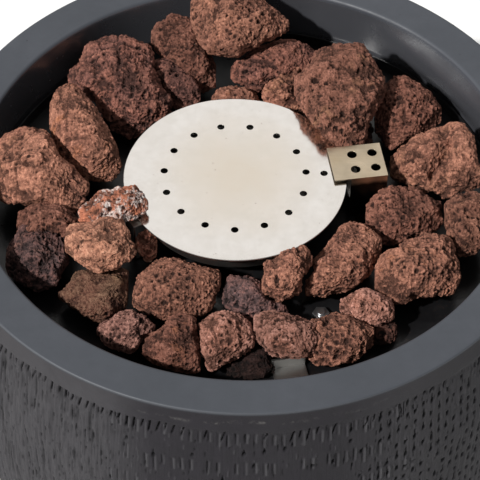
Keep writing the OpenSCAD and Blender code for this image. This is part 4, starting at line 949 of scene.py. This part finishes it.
# ------------------------------------------------------------------ burner disc
def disc():
    NSEG = 256
    R, t = 0.075, 0.001
    bev = 0.00028
    prof = []
    rings = [0.0, 0.010, 0.020, 0.030, 0.040, 0.056, 0.066, 0.0715, 0.0738]
    me_pts = []
    for r in rings[1:]:
        me_pts.append((r, DISC_Z - 0.00012 * (1 - math.cos(r / R * math.pi)) * 0.5))
    edge = [(R - bev, DISC_Z - 0.00012), (R - bev * 0.3, DISC_Z - bev * 0.3 - 0.00012), (R, DISC_Z - bev - 0.00012),
            (R, DISC_Z - t + bev), (R - bev * 0.3, DISC_Z - t + bev * 0.3), (R - bev, DISC_Z - t)]
    prof = me_pts + edge + [(0.060, DISC_Z - t), (0.030, DISC_Z - t), (0.010, DISC_Z - t)]
    verts = [(BX, BY, DISC_Z)]
    for r, z in prof:
        for k in range(NSEG):
            a = 2 * math.pi * k / NSEG
            verts.append((BX + r * math.cos(a), BY + r * math.sin(a), z))
    verts.append((BX, BY, DISC_Z - t))
    faces = []
    for k in range(NSEG):
        faces.append((0, 1 + k, 1 + (k + 1) % NSEG))
    for i in range(len(prof) - 1):
        for k in range(NSEG):
            a, b = 1 + i * NSEG + k, 1 + i * NSEG + (k + 1) % NSEG
            faces.append((a, a + NSEG, b + NSEG, b))
    last = 1 + (len(prof) - 1) * NSEG
    for k in range(NSEG):
        faces.append((last + k, len(verts) - 1, last + (k + 1) % NSEG))
    obj = mesh_object("burner_plate", verts, faces)
    pts = [(0.048, 102.2 + 24 * i) for i in range(15)] + [(0.060, 4.0)]
    bm = bmesh.new()
    for r, a in pts:
        a = math.radians(a)
        m = Matrix.Translation((BX + r * math.cos(a), BY + r * math.sin(a), DISC_Z - t / 2))
        bmesh.ops.create_cone(bm, cap_ends=True, segments=40, radius1=0.0025, radius2=0.0025, depth=0.006, matrix=m)
    cm = bpy.data.meshes.new("holes")
    bm.to_mesh(cm)
    bm.free()
    c = link(bpy.data.objects.new("holes", cm))
    b = obj.modifiers.new("b", "BOOLEAN")
    b.operation = "DIFFERENCE"
    b.solver = "MANIFOLD"
    b.object = c
    apply_modifiers(obj)
    bpy.data.objects.remove(c)
    me = obj.data
    me.polygons.foreach_set("use_smooth", np.ones(len(me.polygons), bool))
    me.set_sharp_from_angle(angle=math.radians(40))
    assign(obj, steel_disc_mat())
    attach(obj, "bowl")
    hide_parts("burner_disc")


disc()


# ------------------------------------------------------------------ CAD pieces keep their shape, with bevelled edges
def bevel(node, width, segments=3, angle=32):
    o = N[node]
    w = o.modifiers.new("weld", "WELD")
    w.merge_threshold = 2e-6
    d = o.modifiers.new("flat", "DECIMATE")
    d.decimate_type = "DISSOLVE"
    d.angle_limit = math.radians(0.4)
    b = o.modifiers.new("bevel", "BEVEL")
    b.width = width
    b.segments = segments
    b.limit_method = "ANGLE"
    b.angle_limit = math.radians(angle)
    b.harden_normals = False
    b.use_clamp_overlap = True
    n = o.modifiers.new("normals", "WEIGHTED_NORMAL")
    n.keep_sharp = True
    return o


def finish_cad():
    zinc = brushed_mat("zinc_plated", (0.60, 0.61, 0.62), (0.48, 0.49, 0.50), (0.28, 0.42), (1, 1, 0.2), 0.1)
    stain = brushed_mat("brushed_stainless", (0.66, 0.65, 0.63), (0.55, 0.54, 0.52), (0.26, 0.40), (0.08, 1, 1), 0.12)
    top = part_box("pilot_hood")[1][2]
    # the hood and the legs are painted darker below a height
    hood = brushed_mat("hood_stainless", (0.60, 0.50, 0.37), (0.49, 0.41, 0.30), (0.26, 0.38), (0.08, 1, 1), 0.1, 0.35, (top - 0.0035, top - 0.007))
    legs = brushed_mat("stainless_dark_below", (0.62, 0.60, 0.56), (0.50, 0.48, 0.45), (0.30, 0.44), (0.08, 1, 1), 0.1, 0.2, (DISC_Z - 0.004, DISC_Z - 0.012))
    pan = painted_mat("pan_enamel", (0.0045, 0.0045, 0.005), (0.009, 0.009, 0.010), (0.26, 0.40), 1500, 0.2)
    spring = brushed_mat("spring_steel", (0.42, 0.41, 0.40), (0.33, 0.32, 0.31), (0.25, 0.4), (1, 1, 1), 0.1)
    brass = brushed_mat("brass", (0.70, 0.50, 0.22), (0.55, 0.37, 0.15), (0.24, 0.4), (1, 1, 0.3), 0.08)
    copper = brushed_mat("copper", (0.68, 0.34, 0.20), (0.50, 0.22, 0.12), (0.26, 0.44), (1, 1, 1), 0.08)
    alloy = brushed_mat("cast_alloy", (0.46, 0.47, 0.48), (0.36, 0.37, 0.38), (0.45, 0.6), (1, 1, 1), 0.35)
    black = painted_mat("black_enamel", (0.013, 0.013, 0.015), (0.022, 0.022, 0.024), (0.34, 0.52), 1500, 0.6)
    rubber = painted_mat("foot_rubber", (0.014, 0.014, 0.014), (0.022, 0.022, 0.022), (0.7, 0.85), 900)
    plastic = painted_mat("black_plastic", (0.014, 0.014, 0.015), (0.020, 0.020, 0.022), (0.38, 0.5), 2200)
    red = painted_mat("red_plastic", (0.42, 0.018, 0.012), (0.36, 0.014, 0.010), (0.22, 0.32), 700, 0, 0.06)
    wire = painted_mat("silicone_sleeve", (0.36, 0.03, 0.02), (0.30, 0.025, 0.018), (0.45, 0.6), 700)
    ceramic = painted_mat("white_ceramic", (0.78, 0.75, 0.68), (0.70, 0.66, 0.58), (0.35, 0.5), 900, 0, 0.1)
    by_slot = {"black_steel": black, "stainless": stain, "zinc_plated": zinc, "spring_steel": spring, "brass": brass,
               "copper_tube": copper, "cast_alloy": alloy, "white_ceramic": ceramic, "wire_insulation": wire,
               "foot_rubber": rubber, "black_plastic": plastic, "red_plastic": red}
    for s in frame["record"]["subparts"]:
        if s["material_slot"] in by_slot:
            assign(N[s["node"]], by_slot[s["material_slot"]])
    assign(N["pilot_hood"], hood)
    assign(N["burner_legs"], legs)
    assign(N["burner_pan"], pan)
    for n, w in {"base_plate": 0.0003, "burner_pan": 0.0003, "pan_clips": 0.0003, "pan_screws": 0.0004, "stud_nuts": 0.0004,
                 "burner_cup": 0.0002, "burner_legs": 0.0002, "burner_locknut": 0.0006, "mixer_tube": 0.0004, "air_shutter": 0.0003,
                 "gas_jet": 0.0003, "jet_holder": 0.0006, "pipe_nuts": 0.0005, "pilot_hood": 0.00025, "hood_screws": 0.0003,
                 "pilot_bracket": 0.0002, "heat_shield": 0.0002, "control_panel": 0.0004, "panel_screws": 0.0004,
                 "valve_body": 0.0012, "valve_nut": 0.0006, "control_knob": 0.0005, "igniter_body": 0.0004, "igniter_nut": 0.0006,
                 "gas_inlet": 0.0006, "inlet_nut": 0.0006, "base_screws": 0.0004, "rubber_feet": 0.0006}.items():
        bevel(n, w)
    for n in N:
        o = N[n]
        if not o.hide_render:
            o.data.polygons.foreach_set("use_smooth", np.ones(len(o.data.polygons), bool))
            o.data.set_sharp_from_angle(angle=math.radians(38))


finish_cad()


# ------------------------------------------------------------------ floor and light
def stage():
    me = bpy.data.meshes.new("floor")
    me.from_pydata([(-4, -4, 0), (4, -4, 0), (4, 4, 0), (-4, 4, 0)], [], [(0, 1, 2, 3)])
    floor = link(bpy.data.objects.new("floor", me))
    m = Mat("floor_paper")
    m.set(Roughness=0.9, Specular_IOR_Level=0.1)
    m.color(m.mix(m.remap(m.noise(3, 2), 0.3, 0.7), (0.84, 0.84, 0.84), (0.87, 0.87, 0.87)))
    assign(floor, m)
    w = scene.world or bpy.data.worlds.new("world")
    scene.world = w
    w.use_nodes = True
    bg = w.node_tree.nodes.get("Background")
    bg.inputs["Color"].default_value = (0.96, 0.98, 1.0, 1)
    bg.inputs["Strength"].default_value = 0.27

    def area(name, loc, target, size, power, color=(1, 1, 1)):
        L = bpy.data.lights.new(name, "AREA")
        L.shape = "DISK"
        L.size = size
        L.energy = power
        L.color = color
        o = link(bpy.data.objects.new(name, L))
        o.location = loc
        o.rotation_euler = (Vector(target) - Vector(loc)).to_track_quat("-Z", "Y").to_euler()
        return o

    sun = bpy.data.lights.new("key", "SUN")
    sun.energy = 4.3
    sun.angle = math.radians(3)
    sun.color = (1.0, 0.98, 0.95)
    key = link(bpy.data.objects.new("key", sun))
    key.rotation_euler = Vector((0.57, 0.48, -0.665)).to_track_quat("-Z", "Y").to_euler()
    area("back", (0.1, 1.95, 2.1), (0, 0, 0.2), 2.4, 10.5, (1, 0.97, 0.93))
    area("side", (-1.9, -0.4, 0.5), (0, 0, 0.12), 0.9, 2.2, (1, 1, 1))
    scene.view_settings.view_transform = "Standard"
    scene.view_settings.look = "None"


stage()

_Exercise description:_
State the count of lines with the word "scene" in them, and write nothing else.

_Final result:_
5